Well yes, scalability problems are caused by current design of GC that was easy enough to be used for CERT.pl scale.

I remember I have somewhere drafts of more scalable design that uses resource reference counting instead of mark&sweep (that usually requires Stop the World which must be signalized to other message router vel karton-system replicas). After Christmas, I will try to find that draft somewhere and will put it here.

In addition, current karton-system implementation itself can be optimized because we almost never use pipelining (https://redis.io/topics/pipelining). But I'm not sure if it give much better results than allowing karton-system to be horizontally scaled.

As a part of new design, we need to find a way to smoothly upgrade whole production to the new, scalable version e.g. by running v4 karton-system to route the old messages and scalable v5 that provides some bridge for old tasks.

I also propose to move Karton API to some HTTP/Websocket interface to not operate directly on Redis/Minio. We can provide something like karton-gateway that will provide API for producers and consumers, or integrate that interface with new karton-system. It would give us more flexibility as we can treat Redis representation as internal and break things at this level without being afraid of backwards compatibility.

Summarizing:

I would love to cooperate on this :+1:

msm-code commented 2 years ago

I remember I have somewhere drafts of more scalable design that uses resource reference counting instead of mark&sweep (that usually requires Stop the World which must be signalized to other message router vel karton-system replicas).

+1 for refcounting. This is the hard way that I've mentioned ;).

In addition, current karton-system implementation itself can be optimized because we almost never use pipelining (https://redis.io/topics/pipelining). But I'm not sure if it give much better results than allowing karton-system to be horizontally scaled.

Right, forgot about it. This sounds like a reasonably easy win, and nothing says we can't do both. It probably won't speed up the GC much though, just about everything else.

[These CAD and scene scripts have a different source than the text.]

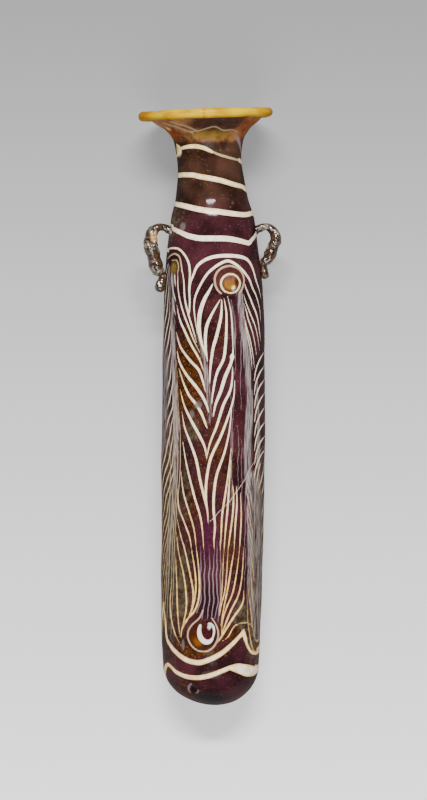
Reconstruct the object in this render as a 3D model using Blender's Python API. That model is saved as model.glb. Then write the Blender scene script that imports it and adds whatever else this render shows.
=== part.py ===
"""Core-formed glass alabastron with two ring handles and a trailed rim.

The vessel is modelled upright along its own +Y axis, front towards +Z, and is then laid on its
back on the plane z = 0. Sizes are in millimetres up to the point where a mesh is made.
"""

import math

import bmesh
import bpy
import numpy as np
from mathutils import Matrix, Vector

MM = 0.001

# Outline of the body and neck: each stretch's length, and the outer radius that it ends at, going up
DOME_LENGTH = 12.0
DOME_RADIUS = 14.1
LOWER_BODY_LENGTH = 7.5
LOWER_BODY_RADIUS = 14.45
BELLY_LENGTH = 64.5
BELLY_RADIUS = 15.2
UPPER_BODY_LENGTH = 35.0
UPPER_BODY_RADIUS = 14.55
SHOULDER_LENGTH = 23.2
SHOULDER_RADIUS = 12.2
NECK_ROOT_LENGTH = 7.0
NECK_ROOT_RADIUS = 10.4
NECK_LENGTH = 9.8
NECK_RADIUS = 9.35

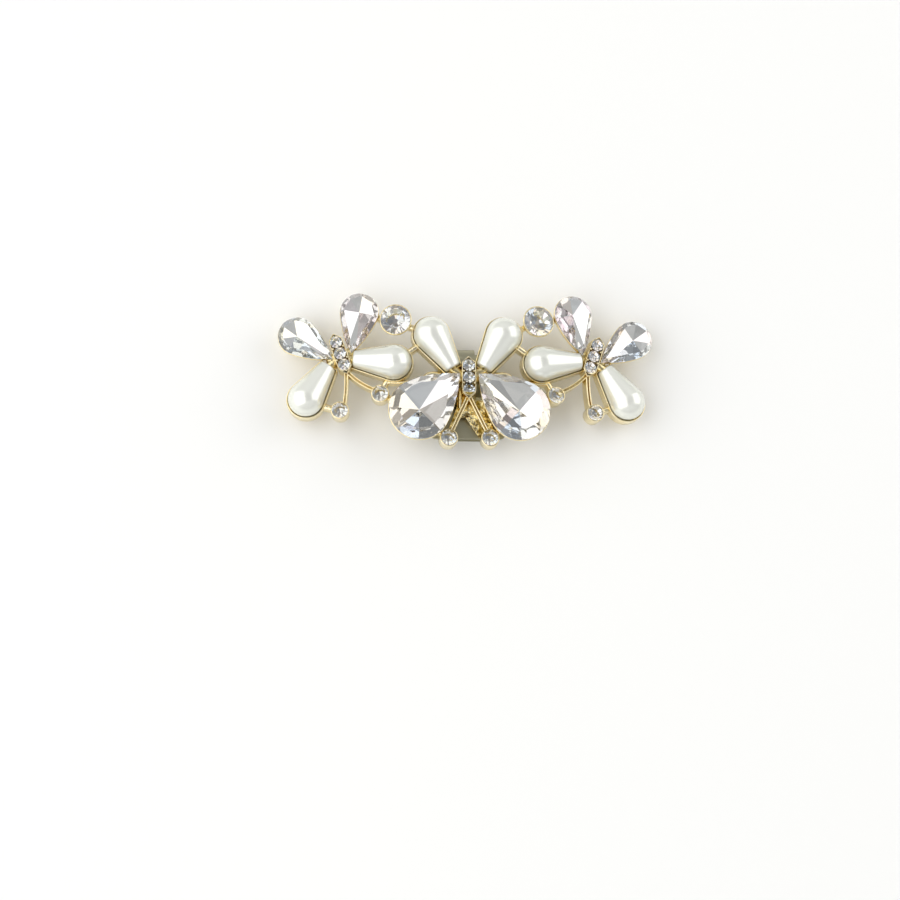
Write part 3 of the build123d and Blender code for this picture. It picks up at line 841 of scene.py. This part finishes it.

I also propose to move Karton API to some HTTP/Websocket interface to not operate directly on Redis/Minio. We can provide something like karton-gateway that will provide API for producers and consumers, or integrate that interface with new karton-system. It would give us more flexibility as we can treat Redis representation as internal and break things at this level without being afraid of backwards compatibility.

That's a good idea, but it solves another problem (exposing karton for external users, locking down permissions, and being able to handle change more easily). Let's stay focused here :P. Or is it also directly helpful with improving performance?

alex-ilgayev commented 2 years ago

Thanks for the response guys, glad this topic is in your minds.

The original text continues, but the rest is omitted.